What it is: How long it takes to recoup your customer acquisition cost from gross profit generated by that customer.
How to calculate it: CAC Payback Period = CAC ÷ (Monthly Revenue Per Customer × Gross Margin %)
Example:
Payback = $500 ÷ ($100 × 0.70) = 7.1 months
Why it matters: LTV:CAC is a long-term measure. CAC payback period is a cash flow measure. A business can have a great LTV:CAC ratio but terrible cash flow if payback takes 3 years.
Benchmarks:
What it is: Revenue minus cost of goods sold (COGS), expressed as a percentage.
How to calculate it: Gross Margin = (Revenue − COGS) ÷ Revenue × 100
For SaaS, COGS includes hosting, third-party APIs, customer support costs, and any implementation costs. Pure SaaS at scale can reach 70–80%+ gross margins.
Why it matters for unit economics: Every unit economics metric is expressed in gross profit, not revenue. A 50% gross margin business has to acquire customers for half the price of a 100% gross margin business to achieve the same LTV:CAC ratio.
What it is: The percentage of revenue retained from existing customers, including expansion revenue (upsells, cross-sells) minus churn and downgrades.
How to calculate it: NRR = (Starting MRR + Expansion MRR − Churned MRR − Contraction MRR) ÷ Starting MRR × 100
If NRR is above 100%, your existing customer base is growing even without new acquisitions. This is a superpower.
Benchmarks:
Pricing decisions: If your LTV:CAC is below 3:1, you have two options — reduce CAC or increase LTV. Often increasing LTV through price increases is faster and less disruptive than rebuilding your acquisition engine.
Channel decisions: Calculate CAC by channel. Kill channels with high CAC. Double down on channels with low CAC and strong customer quality. Don't average away the signal.
Hiring decisions: Adding a salesperson only makes sense if the CAC they generate is acceptable. Model it before you hire.
Product decisions: Features that improve retention directly improve LTV. Features that reduce churn improve LTV dramatically (given LTV's dependence on churn rate). Retention-improving work is often higher-leverage than acquisition-focused work.
Fundraising: Investors want to see the LTV:CAC ratio improving over time, not just a snapshot. A company that went from 1.5:1 to 3.5:1 over 18 months tells a much stronger story than a company that's been flat at 2.8:1.
Using revenue instead of gross profit: LTV must be calculated on gross profit, not revenue. A business with 40% gross margins needs twice the revenue from each customer to match a 80% gross margin competitor at the same LTV.

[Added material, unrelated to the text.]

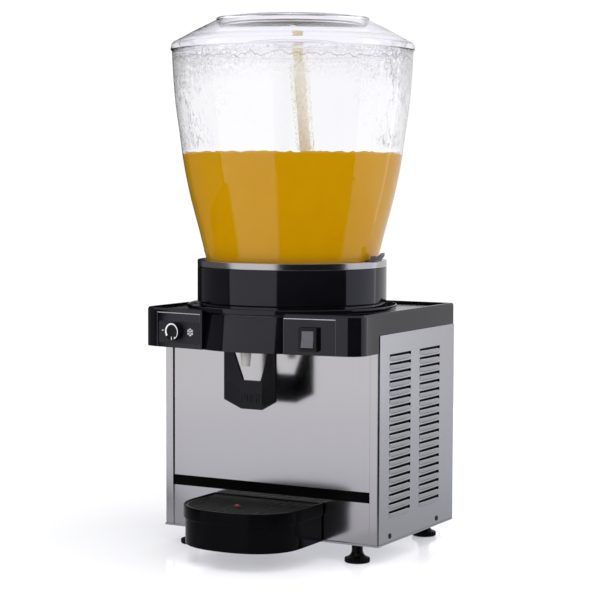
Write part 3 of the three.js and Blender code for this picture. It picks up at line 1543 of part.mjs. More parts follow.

Ignoring channel-level CAC: Blended CAC hides underperforming channels. Calculate CAC by channel and by cohort.
Optimistic LTV assumptions: Many founders use average customer lifetime to calculate LTV without accounting for cohort degradation. Early cohorts often have better retention than later ones as the market gets saturated.
Not tracking payback period: A company might have excellent LTV:CAC but terrible cash flow if payback takes 3 years. Both metrics matter.
Confusing gross margin and contribution margin: Contribution margin accounts for variable costs (including some sales and marketing costs) but not fixed costs. Know which metric you're quoting.
| Business Model | Typical Gross Margin | Target LTV:CAC | Target CAC Payback |
|---|---|---|---|
| SaaS | 70–80% | 3:1+ | < 12 months |
| Marketplace | 60–70% | 3:1+ | < 18 months |
| E-commerce | 30–50% | 2:1+ | < 12 months |
| Services | 40–60% | 2:1+ | < 6 months |
The founders who navigate investor meetings, pricing decisions, and board reviews most confidently are the ones who know their unit economics cold. Not because they memorized a formula, but because they understand what the numbers mean for their business.